Mr. Kingpin’s purchase is accompanied by much media fanfare about how Mr. Kingpin plans to act as a “sugar daddy,” and pour loads of money into the “highly fortunate” Unfortunate FC. Accordingly, the first thing Mr. Kingpin does is dump the other $500,000 of his dirty money into Unfortunate FC. However, he does this in the form of a loan to the Club, not a “gift.”
At this point, Step 1 of the money laundering process is complete. Mr. Kingpin’s $1 million of dirty money has been fully invested in Unfortunate FC. However, unfortunately for the Club, Mr. Kingpin has every intention of getting his $1 million back, nice and clean.
Mr. Kingpin’s first step in getting his money back is to make sure that Unfortunate FC earns some money of its own. He does this by arranging for a bunch of new shares in the Club’s stock to be released for sale onto the stock market. Because of Mr. Kingpin’s involvement in the club, and the accompanying media hype, the value of the Club’s stock goes way up. There is high demand for the new shares that have been issued, and Unfortunate FC earns a lot of money from people buying the new shares.
Mr. Kingpin then uses $500,000 of the Club’s newly-earned money to repay the $500,000 loan that he initially made to the Club, thus getting half of his dirty money back.
To get the other half back, Mr. Kingpin jumps into the transfer market and, as promised, starts to “splash big cash” by buying players for hugely exorbitant fees. However, it is important to note here that the fees for these transfers are paid with Unfortunate FC’s new money, and not Mr. Kingpin’s.
Also, Mr. Kingpin is actually using some shady dealings and accomplices to make sure that a huge portion of the money that the Club is spending on players is actually coming straight back to him.
Specifically, Mr. Kingpin arranges for the Club to negotiate these player transfers through an “agent.” However, this “agent” is actually nothing more than an offshore company that is working as Mr. Kingpin’s accomplice. Mr. Kingpin’s other accomplice is the selling club, which, as part of the transfer deal, agrees to pay a secret “commission” to Unfortunate FC’s “agent.” This “commission” is built into the exorbitant transfer fees that the Unfortunate FC is already paying in the first place.
This is how it works. Say that Unfortunate FC, at Mr. Kingpin’s direction, agrees to buy a player for $50,000. But as part of the deal, Unfortunate FC’s “agent” (Mr. Kingpin’s accomplice) is secretly earning a $25,000 “commission.” The selling club will pay this “commission” out of the $50,000 that it receives for the transfer.
What this means is that, in effect, Unfortunate FC is paying only $25,000 for the player, and an additional $25,000 to its “agent,” which then transfers the $25,000 into an offshore account controlled by Mr. Kingpin. In the end, the Club has paid $25,000 for the player, and $25,000 to Mr. Kingpin.
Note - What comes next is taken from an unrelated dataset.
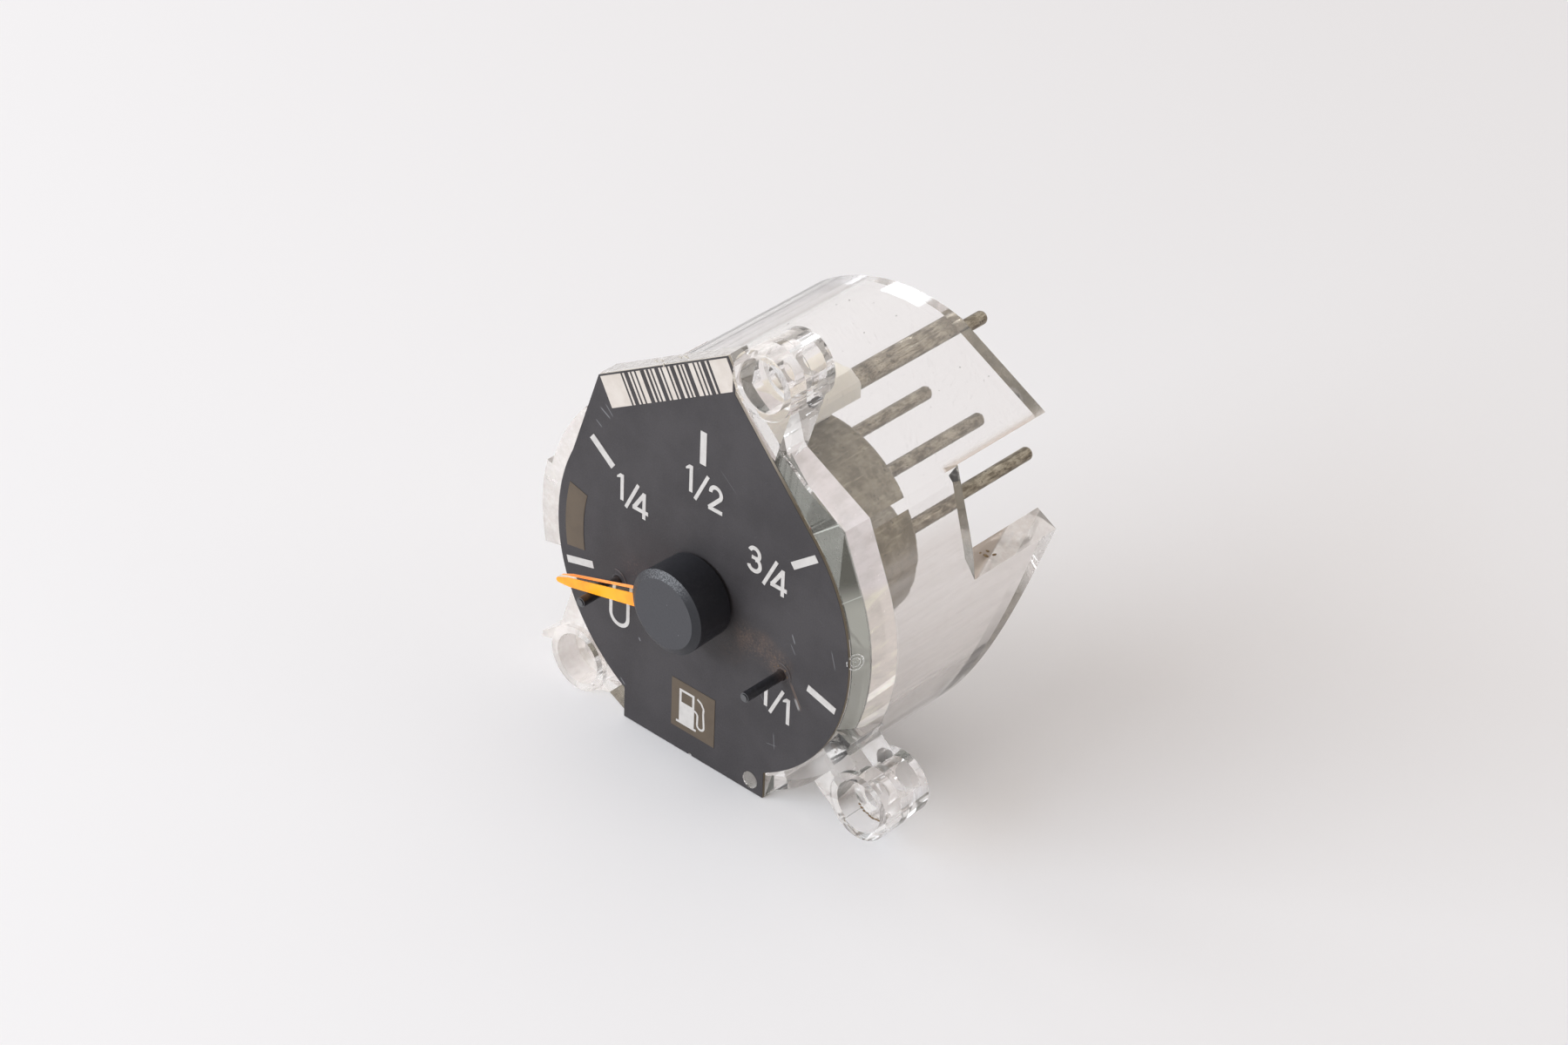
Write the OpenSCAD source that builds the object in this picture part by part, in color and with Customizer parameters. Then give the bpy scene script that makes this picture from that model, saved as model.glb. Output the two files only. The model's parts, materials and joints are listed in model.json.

Eventually, Mr. Kingpin earns $500,000 from these player transfers, which means that he now has back the $500,000 that he used to purchase his shares in Unfortunate FC in the first place. At this point, the money laundering cycle is complete, and the $1,000,000 of dirty money is now back in Mr. Kingpin’s control.
(You may notice that, in the process, Mr. Kingpin, far from being a “sugar daddy,” is actually robbing Unfortunate FC blind).
On top of that, Mr. Kingpin now owns a bunch of stock in the Club at no cost to himself, and has earned a profit because his shares went up in value. Furthermore, he can continue to use the transfer market to launder his dirty money until it is no longer profitable for him (in this case, that would likely occur at the point when “Unfortunate FC” turns into “Bankrupt FC.”)
The above is just one hypothetical example provided by the FATF of how money laundering in the transfer market could occur through the over-evaluation of a player.